— begin Records for the task —

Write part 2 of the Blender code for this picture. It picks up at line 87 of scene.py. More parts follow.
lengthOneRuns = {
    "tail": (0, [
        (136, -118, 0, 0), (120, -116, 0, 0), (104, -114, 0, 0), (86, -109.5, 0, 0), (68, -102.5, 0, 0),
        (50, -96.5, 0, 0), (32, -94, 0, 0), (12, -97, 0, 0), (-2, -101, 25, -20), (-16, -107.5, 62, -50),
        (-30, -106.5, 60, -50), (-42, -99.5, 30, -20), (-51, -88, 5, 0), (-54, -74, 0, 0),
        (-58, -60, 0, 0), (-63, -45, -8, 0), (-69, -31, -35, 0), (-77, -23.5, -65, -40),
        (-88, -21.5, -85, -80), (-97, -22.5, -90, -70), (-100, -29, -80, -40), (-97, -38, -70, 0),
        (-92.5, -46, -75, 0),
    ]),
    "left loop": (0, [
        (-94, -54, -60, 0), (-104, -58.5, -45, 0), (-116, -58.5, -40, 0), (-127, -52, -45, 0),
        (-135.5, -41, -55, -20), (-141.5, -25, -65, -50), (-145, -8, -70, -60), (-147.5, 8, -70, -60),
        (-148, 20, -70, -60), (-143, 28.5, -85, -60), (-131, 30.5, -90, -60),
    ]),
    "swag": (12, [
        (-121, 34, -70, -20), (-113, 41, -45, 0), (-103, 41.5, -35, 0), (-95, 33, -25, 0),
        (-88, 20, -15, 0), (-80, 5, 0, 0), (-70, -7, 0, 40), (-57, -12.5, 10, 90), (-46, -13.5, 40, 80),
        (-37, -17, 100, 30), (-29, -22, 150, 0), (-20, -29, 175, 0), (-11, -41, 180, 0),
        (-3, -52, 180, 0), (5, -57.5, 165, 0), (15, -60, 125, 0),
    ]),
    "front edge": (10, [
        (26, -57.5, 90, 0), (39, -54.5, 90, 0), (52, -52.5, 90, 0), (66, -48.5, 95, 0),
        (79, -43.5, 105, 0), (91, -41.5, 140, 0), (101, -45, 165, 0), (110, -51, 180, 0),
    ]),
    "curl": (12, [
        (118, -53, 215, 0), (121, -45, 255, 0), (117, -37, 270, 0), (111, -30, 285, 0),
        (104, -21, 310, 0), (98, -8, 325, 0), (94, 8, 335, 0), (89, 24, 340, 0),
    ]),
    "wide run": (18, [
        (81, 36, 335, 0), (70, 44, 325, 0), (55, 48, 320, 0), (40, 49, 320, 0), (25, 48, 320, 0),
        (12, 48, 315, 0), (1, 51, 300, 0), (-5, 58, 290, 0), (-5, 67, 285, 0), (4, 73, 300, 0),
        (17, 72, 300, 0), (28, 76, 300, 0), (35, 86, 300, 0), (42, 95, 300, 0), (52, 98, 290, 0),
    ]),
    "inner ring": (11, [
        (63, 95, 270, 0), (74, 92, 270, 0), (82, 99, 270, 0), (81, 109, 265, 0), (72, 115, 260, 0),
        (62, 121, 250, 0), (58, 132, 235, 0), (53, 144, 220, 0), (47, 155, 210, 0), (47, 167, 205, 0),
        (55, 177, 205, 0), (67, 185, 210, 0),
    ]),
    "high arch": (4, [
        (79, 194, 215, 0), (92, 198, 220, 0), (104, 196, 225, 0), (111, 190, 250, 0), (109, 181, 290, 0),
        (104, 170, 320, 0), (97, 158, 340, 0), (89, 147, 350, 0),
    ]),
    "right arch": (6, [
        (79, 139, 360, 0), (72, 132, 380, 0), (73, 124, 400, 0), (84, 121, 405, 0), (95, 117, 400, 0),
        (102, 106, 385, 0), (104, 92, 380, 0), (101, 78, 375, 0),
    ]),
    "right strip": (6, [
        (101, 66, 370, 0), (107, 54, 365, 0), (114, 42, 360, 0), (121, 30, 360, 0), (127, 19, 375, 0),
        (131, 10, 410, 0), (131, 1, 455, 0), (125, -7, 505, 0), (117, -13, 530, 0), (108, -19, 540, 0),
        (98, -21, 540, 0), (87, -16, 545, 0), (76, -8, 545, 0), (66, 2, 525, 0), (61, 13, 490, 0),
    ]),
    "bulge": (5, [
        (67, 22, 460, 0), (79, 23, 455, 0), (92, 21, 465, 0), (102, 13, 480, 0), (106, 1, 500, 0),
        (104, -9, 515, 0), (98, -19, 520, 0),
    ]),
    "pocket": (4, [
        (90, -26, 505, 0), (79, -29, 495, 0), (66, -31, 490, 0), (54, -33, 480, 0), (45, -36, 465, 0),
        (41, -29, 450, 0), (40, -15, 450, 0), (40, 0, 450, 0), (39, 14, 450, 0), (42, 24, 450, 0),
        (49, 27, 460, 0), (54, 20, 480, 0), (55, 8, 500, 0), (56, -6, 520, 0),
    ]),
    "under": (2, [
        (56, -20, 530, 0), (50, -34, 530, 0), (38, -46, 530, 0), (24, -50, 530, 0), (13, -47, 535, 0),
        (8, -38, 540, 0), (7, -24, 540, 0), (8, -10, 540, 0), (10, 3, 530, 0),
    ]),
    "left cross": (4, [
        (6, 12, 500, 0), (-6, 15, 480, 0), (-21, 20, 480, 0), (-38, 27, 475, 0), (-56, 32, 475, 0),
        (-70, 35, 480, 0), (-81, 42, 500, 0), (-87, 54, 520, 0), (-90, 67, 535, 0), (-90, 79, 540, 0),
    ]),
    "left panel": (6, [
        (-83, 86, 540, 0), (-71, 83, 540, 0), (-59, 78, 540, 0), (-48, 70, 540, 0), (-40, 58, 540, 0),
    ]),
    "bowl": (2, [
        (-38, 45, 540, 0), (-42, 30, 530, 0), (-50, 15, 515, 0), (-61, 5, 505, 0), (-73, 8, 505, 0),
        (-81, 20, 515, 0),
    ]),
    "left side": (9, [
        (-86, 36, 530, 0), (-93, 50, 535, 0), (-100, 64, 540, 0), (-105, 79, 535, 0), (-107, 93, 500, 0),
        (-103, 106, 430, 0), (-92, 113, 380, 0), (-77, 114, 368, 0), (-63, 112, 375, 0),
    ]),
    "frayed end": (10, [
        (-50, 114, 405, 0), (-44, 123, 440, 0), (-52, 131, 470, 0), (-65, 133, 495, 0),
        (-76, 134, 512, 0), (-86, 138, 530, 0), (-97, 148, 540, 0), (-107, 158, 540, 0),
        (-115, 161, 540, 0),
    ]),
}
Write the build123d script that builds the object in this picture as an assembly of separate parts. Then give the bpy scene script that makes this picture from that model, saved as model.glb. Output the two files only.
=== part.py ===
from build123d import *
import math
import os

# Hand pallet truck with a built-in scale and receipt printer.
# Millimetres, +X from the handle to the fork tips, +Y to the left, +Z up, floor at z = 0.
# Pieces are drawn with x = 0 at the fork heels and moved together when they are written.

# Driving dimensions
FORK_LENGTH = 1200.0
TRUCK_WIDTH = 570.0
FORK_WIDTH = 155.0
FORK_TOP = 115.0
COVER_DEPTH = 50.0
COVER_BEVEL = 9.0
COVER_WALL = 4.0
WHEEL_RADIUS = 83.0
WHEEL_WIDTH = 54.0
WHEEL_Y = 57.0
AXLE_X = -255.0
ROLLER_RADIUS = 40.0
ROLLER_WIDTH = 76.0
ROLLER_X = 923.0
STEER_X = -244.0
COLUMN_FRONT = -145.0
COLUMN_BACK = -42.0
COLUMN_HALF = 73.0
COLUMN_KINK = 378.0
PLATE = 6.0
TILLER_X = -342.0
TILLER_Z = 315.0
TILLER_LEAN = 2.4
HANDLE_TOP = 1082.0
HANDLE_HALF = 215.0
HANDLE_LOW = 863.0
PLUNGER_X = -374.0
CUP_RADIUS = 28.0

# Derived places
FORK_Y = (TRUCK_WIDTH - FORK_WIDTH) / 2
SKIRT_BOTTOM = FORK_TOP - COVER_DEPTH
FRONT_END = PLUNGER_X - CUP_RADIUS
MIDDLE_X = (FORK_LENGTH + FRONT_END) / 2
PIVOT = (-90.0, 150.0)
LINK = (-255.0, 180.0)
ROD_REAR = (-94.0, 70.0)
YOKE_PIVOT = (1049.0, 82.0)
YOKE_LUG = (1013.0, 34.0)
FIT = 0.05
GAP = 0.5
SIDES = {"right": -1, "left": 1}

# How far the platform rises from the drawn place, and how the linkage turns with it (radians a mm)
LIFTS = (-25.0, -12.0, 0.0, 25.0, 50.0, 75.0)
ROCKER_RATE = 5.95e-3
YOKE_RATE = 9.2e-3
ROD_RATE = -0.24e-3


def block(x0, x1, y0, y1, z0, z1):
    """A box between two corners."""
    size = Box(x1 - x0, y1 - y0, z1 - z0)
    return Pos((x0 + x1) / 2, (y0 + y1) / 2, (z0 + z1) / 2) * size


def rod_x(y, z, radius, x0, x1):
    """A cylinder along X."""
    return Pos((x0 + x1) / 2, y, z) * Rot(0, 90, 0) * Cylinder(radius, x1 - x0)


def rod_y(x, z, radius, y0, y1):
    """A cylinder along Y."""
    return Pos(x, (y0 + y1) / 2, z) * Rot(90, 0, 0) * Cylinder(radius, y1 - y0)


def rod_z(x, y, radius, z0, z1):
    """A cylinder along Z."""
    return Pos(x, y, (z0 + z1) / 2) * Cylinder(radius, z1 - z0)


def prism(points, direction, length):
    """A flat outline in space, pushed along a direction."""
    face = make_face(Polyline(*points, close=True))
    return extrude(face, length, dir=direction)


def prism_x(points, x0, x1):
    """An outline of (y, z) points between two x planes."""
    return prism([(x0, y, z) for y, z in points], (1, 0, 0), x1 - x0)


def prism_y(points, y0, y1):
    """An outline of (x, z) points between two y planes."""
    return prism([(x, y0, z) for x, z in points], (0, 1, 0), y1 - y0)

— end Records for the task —

What is needed
Copy out every line of the listing that contains the string "this".

Worked solution
Write part 2 of the Blender code for this picture. It picks up at line 87 of scene.py. More parts follow.
Write the build123d script that builds the object in this picture as an assembly of separate parts. Then give the bpy scene script that makes this picture from that model, saved as model.glb. Output the two files only.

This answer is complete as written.